Ben... merci quand même 
Par contre je ne vois pas bien quelle autre solution peut-on envisager...


----------



## ntx (13 Décembre 2005)

Tu t'inspires de ce que tu as téléchargé pour écrire un driver pour Mac OSX ?


----------



## Anonyme (14 Décembre 2005)

dans une autre vie , peut-être


----------



## ericb2 (15 Décembre 2005)

Bonjour,



			
				Hyp a dit:
			
		

> dans une autre vie , peut-être


 Non. Ce qu'il faut, c'est adapter la partie Linux à Mac OS X. Ce n'est pas trivial, mais c'est faisable.

 J'ai regardé le contenu des sources rapidement, et la partie manquante X11 ne pose aucun problème : ça devrait compiler. 
 Ce qui en pose, c'est la partie Linux, qu'il faut réécrire en utilisant le kit pour l'USB spécifique à Mac OS X.
 En fait, combien coûte une tablette ? Si ce n'est pas trop cher, je peux trouver le budget pour en acheter une. 
Ensuite, je vais proposer le sujet à des étudiants.
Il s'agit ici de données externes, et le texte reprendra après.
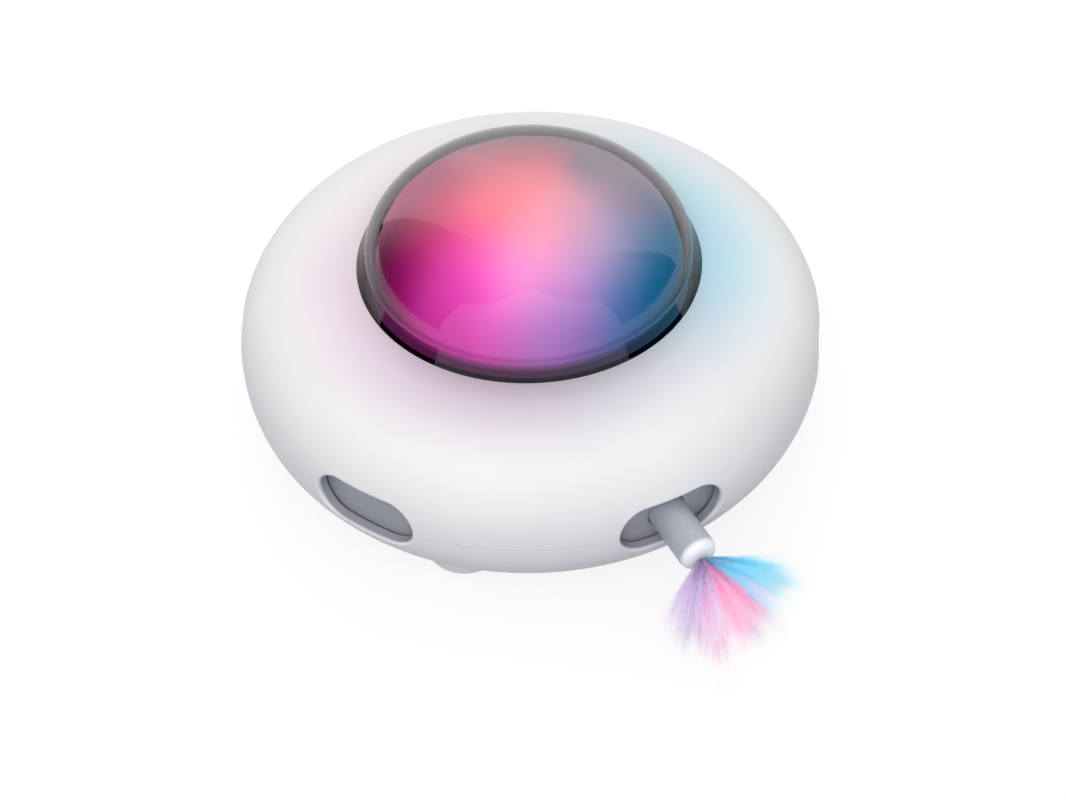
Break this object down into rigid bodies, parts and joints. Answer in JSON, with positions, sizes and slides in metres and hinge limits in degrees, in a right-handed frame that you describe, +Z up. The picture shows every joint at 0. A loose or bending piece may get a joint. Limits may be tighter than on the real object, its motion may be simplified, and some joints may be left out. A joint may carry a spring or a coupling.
{
  "type": "automatic cat toy",
  "caption": "Saucer-shaped automatic cat toy: light dome on a white casing with windows round its waist, and a feather wand that slides out through one.",
  "frame": {"origin": "on the body's axis, on the plane the feet rest on", "axes": "+Z up along the body's axis, -Y the way the wand points, X across the wand"},
  "size_m": [0.19, 0.241, 0.0961],
  "materials": {
    "shell_white": "satin gloss moulded white",
    "foot_rubber": "soft white rubber",
    "dome_smoke": "clear smoked plastic, polished",
    "seal_silicone": "dark soft seal",
    "diffuser_frosted": "frosted, lit from below in pink, violet and blue",
    "inner_plastic": "moulded",
    "circuit_board": "green solder mask",
    "led_lens": "lamp lenses",
    "screw_steel": "zinc-plated",
    "connector_plastic": "natural nylon",
    "cell_wrap": "wrapped pouch cell",
    "foam_tape": "foam tape",
    "chip_black": "moulded packages",
    "socket_steel": "nickel-plated shell",
    "gearbox_plastic": "filled nylon",
    "motor_steel": "drawn steel",
    "lead_jacket": "soft jacket",
    "gear_plastic": "slippery natural plastic",
    "drum_plastic": "grey satin",
    "wand_plastic": "satin light grey",
    "feather_lilac": "dyed down",
    "feather_pink": "dyed down",
    "feather_blue": "dyed down",
    "button_plastic": "satin"
  },
  "bodies": {
    "casing": {"lower_shell": "shell_white", "upper_shell": "shell_white", "rubber_feet": "foot_rubber", "dome_cover": "dome_smoke", "dome_seal": "seal_silicone", "light_diffuser": "diffuser_frosted", "light_deck": "inner_plastic", "led_board": "circuit_board", "leds": "led_lens", "deck_screws": "screw_steel", "led_screws": "screw_steel", "deck_connector": "connector_plastic", "battery_cell": "cell_wrap", "battery_tape": "foam_tape", "main_board": "circuit_board", "board_chips": "chip_black", "board_screws": "screw_steel", "charging_socket": "socket_steel", "power_switch": "chip_black", "gearbox_case": "gearbox_plastic", "gearbox_cover": "gearbox_plastic", "gearbox_screws": "screw_steel", "motor_can": "motor_steel", "motor_cap": "connector_plastic", "motor_leads": "lead_jacket", "power_leads": "lead_jacket", "board_connector": "connector_plastic", "light_lead": "lead_jacket", "slide_ring": "gear_plastic", "ring_screws": "screw_steel"},
    "turntable": {"turntable": "drum_plastic", "rack_keeper": "gear_plastic", "keeper_screws": "screw_steel", "drum": "drum_plastic", "drum_screws": "screw_steel", "wand_guide": "gear_plastic", "guide_screws": "screw_steel"},
    "drive": {"sun_gear": "gear_plastic", "output_shaft": "motor_steel", "gear_screw": "screw_steel"},
    "wand": {"wand_carriage": "gear_plastic", "wand_rod": "wand_plastic", "feather_plug": "wand_plastic", "feather_lilac": "feather_lilac", "feather_pink": "feather_pink", "feather_blue": "feather_blue"},
    "button": {"power_button": "button_plastic"}
  },
  "joints": [
    {"name": "table_turn", "type": "hinge", "parent": "casing", "child": "turntable", "pos_m": [0, 0, 0], "axis": [0, 0, 1], "range_deg": [-6.5, 6.5]},
    {"name": "sun_spin", "type": "hinge", "parent": "turntable", "child": "drive", "pos_m": [0, 0, 0], "axis": [0, 0, 1], "range_deg": [0, 355.25]},
    {"name": "wand_slide", "type": "slide", "parent": "turntable", "child": "wand", "axis": [0, 1, 0], "range_m": [0, 0.062], "deforming": ["feather_lilac", "feather_pink", "feather_blue"]},
    {"name": "button_press", "type": "slide", "parent": "casing", "child": "button", "axis": [0, 0, 1], "range_m": [0, 0.0008], "stiffness_N_per_m": 200, "springref_m": -0.003}
  ],
  "couplings": [
    {"joint": "sun_spin", "follows": "wand_slide", "rad_per_m": 100}
  ]
}
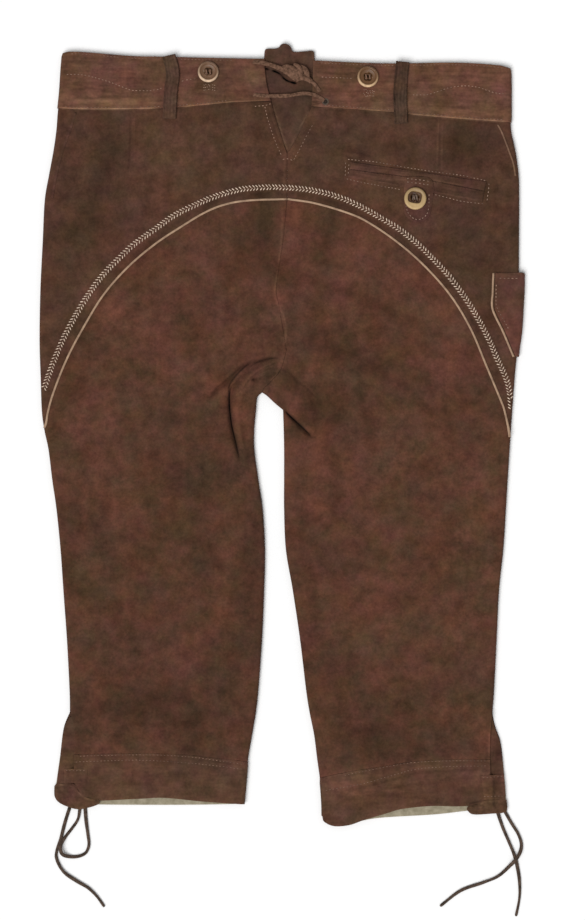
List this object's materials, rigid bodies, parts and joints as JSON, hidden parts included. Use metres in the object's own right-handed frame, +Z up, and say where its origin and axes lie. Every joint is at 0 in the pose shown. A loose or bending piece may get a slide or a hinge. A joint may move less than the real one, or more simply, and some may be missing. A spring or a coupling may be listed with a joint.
{
  "type": "lederhosen",
  "caption": "Knee-length suede lederhosen laid flat, back up, with an arched embroidered seat seam, V gusset tied by a lace, welt pocket, horn buttons and laced knee bands.",
  "frame": {"origin": "middle of the laid garment without its free knee laces, on the surface it lies on", "axes": "+Z up out of the garment's back, +Y towards its waist, +X towards its right side as seen from above"},
  "size_m": [0.4858, 0.8741, 0.0139],
  "materials": {
    "suede": "napped suede, matt",
    "suede_band": "napped suede, lighter and rubbed",
    "suede_dark": "napped suede, darker and greasy with wear",
    "piping_leather": "smooth light piping",
    "lace_leather": "cut leather lace",
    "horn": "turned horn, mottled, half polished",
    "hide_inside": "pale flesh side and cut edge",
    "thread": "waxed cream sewing and embroidery thread"
  },
  "bodies": {
    "root": {"back_gusset": "suede_dark", "back_lace_knot": "lace_leather", "back_lace_lower": "lace_leather", "back_lace_upper_left": "lace_leather", "back_lace_upper_right": "lace_leather", "belt_loop_left": "suede_dark", "belt_loop_right": "suede_dark", "front_left": "suede", "front_right": "suede", "hip_piping_left": "suede", "hip_piping_right": "suede", "knee_band_back_left": "suede_band", "knee_band_back_right": "suede_band", "knee_band_front_left": "suede_band", "knee_band_front_right": "suede_band", "knee_lace_left_loop": "lace_leather", "knee_lace_left_tail": "lace_leather", "knee_lace_right_inner": "lace_leather", "knee_lace_right_outer": "lace_leather", "lace_casing_left": "suede_dark", "lace_casing_right": "suede_dark", "lace_tab_left": "suede", "lace_tab_right": "suede", "pocket_button": "horn", "pocket_tab": "suede_dark", "pocket_welt_lower": "suede", "pocket_welt_upper": "suede", "seat_leg_left": "suede", "seat_leg_right": "suede", "seat_piping_left": "piping_leather", "seat_piping_right": "piping_leather", "side_pocket": "suede", "side_pocket_piping": "piping_leather", "slit_underlay_left": "suede_dark", "slit_underlay_right": "suede_dark", "waist_button_left": "horn", "waist_button_right": "horn", "waistband_back_left": "suede_band", "waistband_back_right": "suede_band", "waistband_front_left": "suede_band", "waistband_front_right": "suede_band", "yoke_left": "suede", "yoke_right": "suede"}
  },
  "joints": []
}
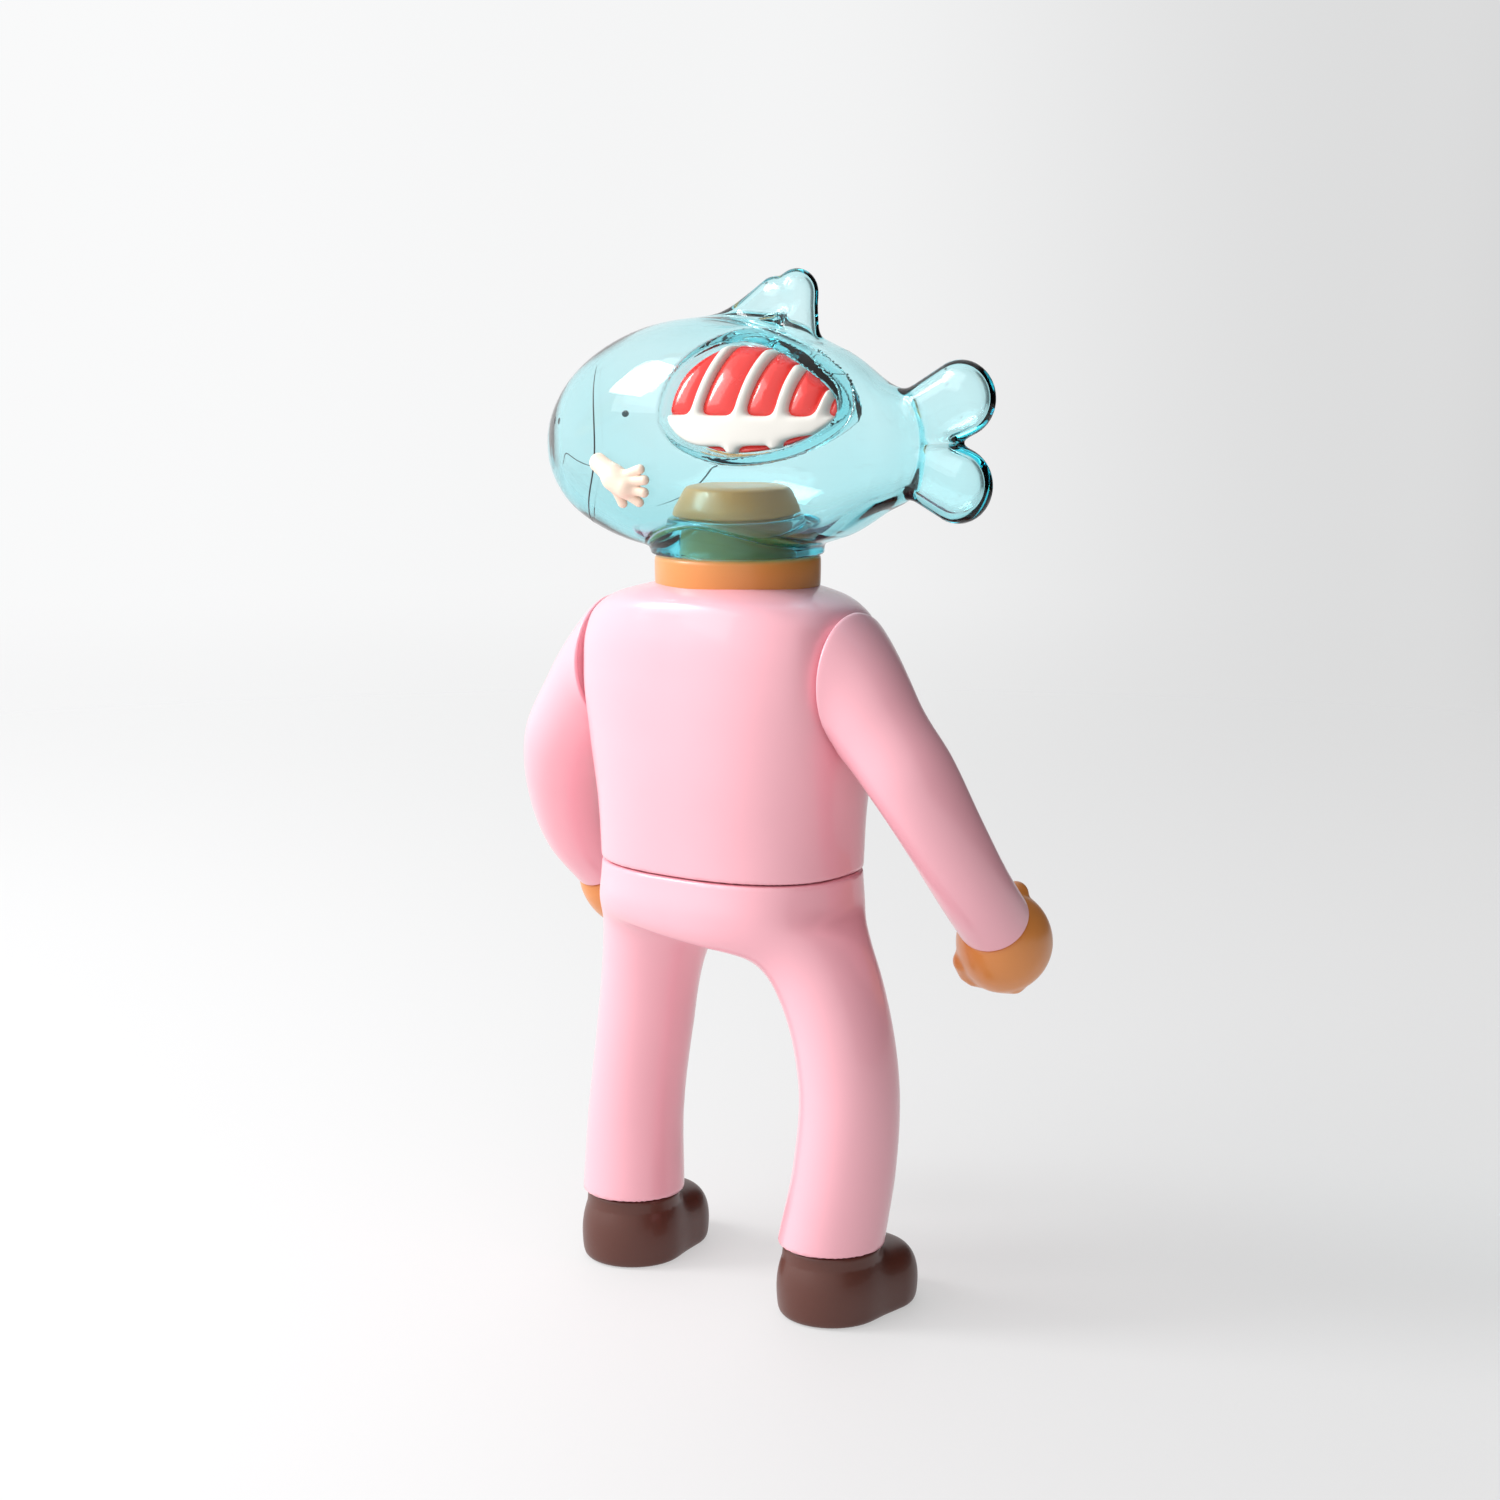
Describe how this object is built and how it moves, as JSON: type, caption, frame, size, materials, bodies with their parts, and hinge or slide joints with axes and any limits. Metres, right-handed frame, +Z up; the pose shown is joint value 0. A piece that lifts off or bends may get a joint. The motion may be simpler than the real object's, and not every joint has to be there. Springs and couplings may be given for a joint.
{
  "type": "vinyl art toy",
  "caption": "Standing suited figure in glossy soft vinyl with a clear fish for a head, a ribbed window in its flank, and turning head, waist, arms, hands and shoes.",
  "frame": {"origin": "on the floor, under the middle of the figure's box at rest", "axes": "+Z up, the body faces -Y and its left hand is on +X; the fish's nose points to +X"},
  "size_m": [0.1542, 0.0779, 0.27],
  "materials": {
    "clear_vinyl": "clear tinted gloss",
    "flesh": "gloss",
    "bone": "satin",
    "pale_skin": "satin",
    "skin": "gloss",
    "suit": "gloss",
    "shoe": "gloss"
  },
  "bodies": {
    "legs": {"hips_and_legs": "suit"},
    "torso": {"torso_shell": "suit", "neck": "skin"},
    "head": {"fish_shell": "clear_vinyl", "flesh_insert": "flesh", "rib_insert": "bone", "flank_hand": "pale_skin"},
    "arm_left": {"sleeve_left": "suit"},
    "arm_right": {"sleeve_right": "suit"},
    "fist_left": {"hand_left": "skin"},
    "fist_right": {"hand_right": "skin"},
    "foot_left": {"shoe_left": "shoe"},
    "foot_right": {"shoe_right": "shoe"}
  },
  "joints": [
    {"name": "waist_turn", "type": "hinge", "parent": "legs", "child": "torso", "pos_m": [0.0002, 0.0102, 0.116], "axis": [0, 0, 1], "continuous": true},
    {"name": "head_turn", "type": "hinge", "parent": "torso", "child": "head", "pos_m": [0.0002, 0.0072, 0.2], "axis": [0, 0, 1], "continuous": true},
    {"name": "shoulder_left", "type": "hinge", "parent": "torso", "child": "arm_left", "pos_m": [0.039, 0.0102, 0.168], "axis": [1, 0, 0], "range_deg": [-80, 12]},
    {"name": "shoulder_right", "type": "hinge", "parent": "torso", "child": "arm_right", "pos_m": [-0.0386, 0.0102, 0.168], "axis": [1, 0, 0], "range_deg": [-80, 12]},
    {"name": "wrist_left", "type": "hinge", "parent": "arm_left", "child": "fist_left", "pos_m": [0.0656, -0.0158, 0.1042], "axis": [-0.1103, -0.7417, -0.6616], "continuous": true},
    {"name": "wrist_right", "type": "hinge", "parent": "arm_right", "child": "fist_right", "pos_m": [-0.0652, -0.0158, 0.1042], "axis": [0.1103, -0.7417, -0.6616], "continuous": true},
    {"name": "ankle_left", "type": "hinge", "parent": "legs", "child": "foot_left", "pos_m": [0.0342, 0.0102, 0.0202], "axis": [0, 0, 1], "range_deg": [-45, 45]},
    {"name": "ankle_right", "type": "hinge", "parent": "legs", "child": "foot_right", "pos_m": [-0.0348, 0.0132, 0.0202], "axis": [0, 0, 1], "range_deg": [-45, 45]}
  ]
}
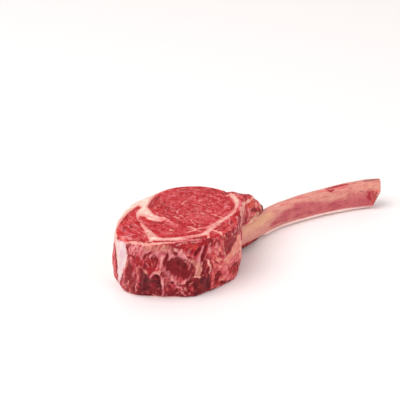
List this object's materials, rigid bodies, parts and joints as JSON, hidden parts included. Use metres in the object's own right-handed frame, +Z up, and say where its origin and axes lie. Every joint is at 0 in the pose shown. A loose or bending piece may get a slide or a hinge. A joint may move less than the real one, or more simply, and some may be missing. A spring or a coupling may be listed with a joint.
{
  "type": "raw tomahawk steak",
  "caption": "Thick raw rib-eye steak lying flat, with fat seams, a marbled eye muscle and a long scraped rib bone.",
  "frame": {"origin": "on the rest face, the lower cut face, under the middle of the eye muscle", "axes": "+X along the steak towards the free end of the rib bone, +Z up, square to the two cut faces"},
  "size_m": [0.3199, 0.1086, 0.0633],
  "materials": {
    "lean": "moist raw red meat, satin",
    "fat": "creamy pink fat, satin",
    "bone": "scraped moist bone, pinkish tan, satin"
  },
  "bodies": {
    "root": {"eye_muscle": "lean", "cap_muscle": "lean", "chine_meat": "lean", "rib_meat": "lean", "tail_meat": "lean", "seam_fat": "fat", "rib_bone": "bone"}
  },
  "joints": []
}
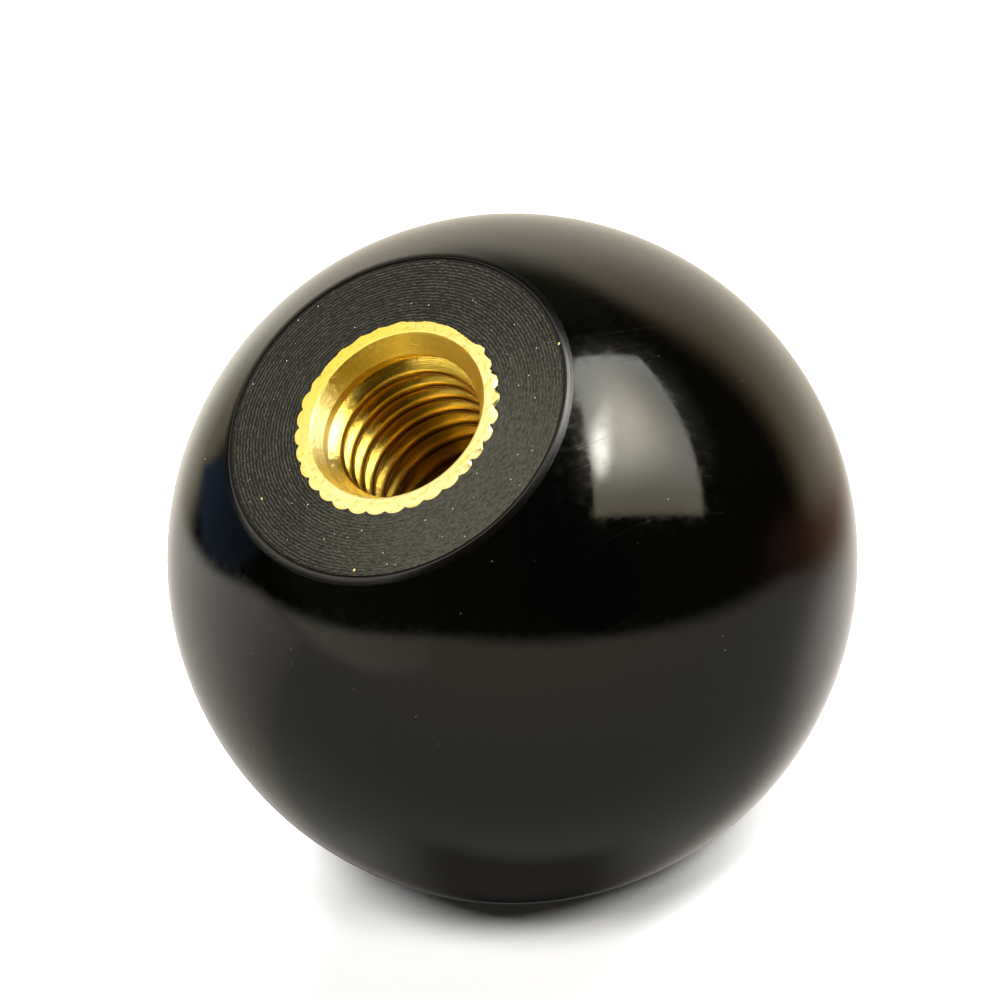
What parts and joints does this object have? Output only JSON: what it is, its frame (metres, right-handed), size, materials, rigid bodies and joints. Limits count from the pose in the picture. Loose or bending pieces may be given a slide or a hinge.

On pourra peut-être en trouver qui sont intéressés pour faire ce boulot de portage. 

Pour info : mini carte k8055
 
 Bien sûr, c'est sans garantie (ça peut ne jamais fonctionner), et ce projet se déroulerait de mars à Juin (pour le deuxième semestre). 

Mais c'est maintenant qu'il faut le prévoir...


 Eric Bachard


----------



## Anonyme (19 Décembre 2005)

Bonjour et merci pour cette réponse 
Personellement ma tablette m'a couté 100 Euros.
Et je suis déolé de ne pouvoir faire le portage moi-même.. 
Enfin si ce projet se concrétise ce sera vraiment super car pouvoir utiliser une tablette wacom avec gimp sous os x sera je pense , utile à beacoup de gens.
a+
Hyp


----------



## ericb2 (20 Décembre 2005)

Bonjour,


			
				Hyp a dit:
			
		

> Bonjour et merci pour cette réponse
> Personellement ma tablette m'a couté 100 Euros.


Tu peux m'envoyer la référence exacte, s'il te plait ? Je pense que je vais acheter la même (pour différentes raisons)
Si la référence est tordue, merci de mettre un maximum d'informations.
mon mail : eric point bachard at free point fr 



> Et je suis déolé de ne pouvoir faire le portage moi-même..


 Pas grave, c'est très intéressant pour tout le monde.


> Enfin si ce projet se concrétise ce sera vraiment super car pouvoir utiliser une tablette wacom avec gimp sous os x sera je pense , utile à beacoup de gens.
> a+
> Hyp


Faudra quand même pas être pressé, ce n'est pas faisable avant le semestre prochain ;-)

Et bonnes fêtes !

Eric Bachard


----------



## drekki (3 Février 2006)

Oh ce serait super !
D'ailleurs on s'est déjà croisé, Hyp, pour cette histoire de driver... Parce que j'ai exactement le même souci !  
et visiblement, après avoir passé des heures à fouiner sur le net, il n'y a pas de solutions (enfin je veux dire pas de solutions pour amateur !)
Ma tablette est une graphire4 Wacom A6, mais je n'en connais pas le prix, parce que c'était mon cadeau d'anniversaire  mais c'est sûr que c'est triste de ne pas pouvoir l'utiliser avec Gimp, parce que celui-ci est bien supérieur au logiciel fourni avec la tablette (eh oui, ils sont de plus en plus rats, mon frère a acheté la sienne il y a deux ans et il a eu droit à une souris en rab' et painter classic, alors que moi je n'ai eu que le stylet et painter element)


----------



## bubumac (19 Février 2006)

Pourriez vous envisager de porter le driver linux suivant qui permettrait d'utiliser un bon nombre de matériels WIFI avec Mac OS X :

http://linux-lc100020.sourceforge.net/


----------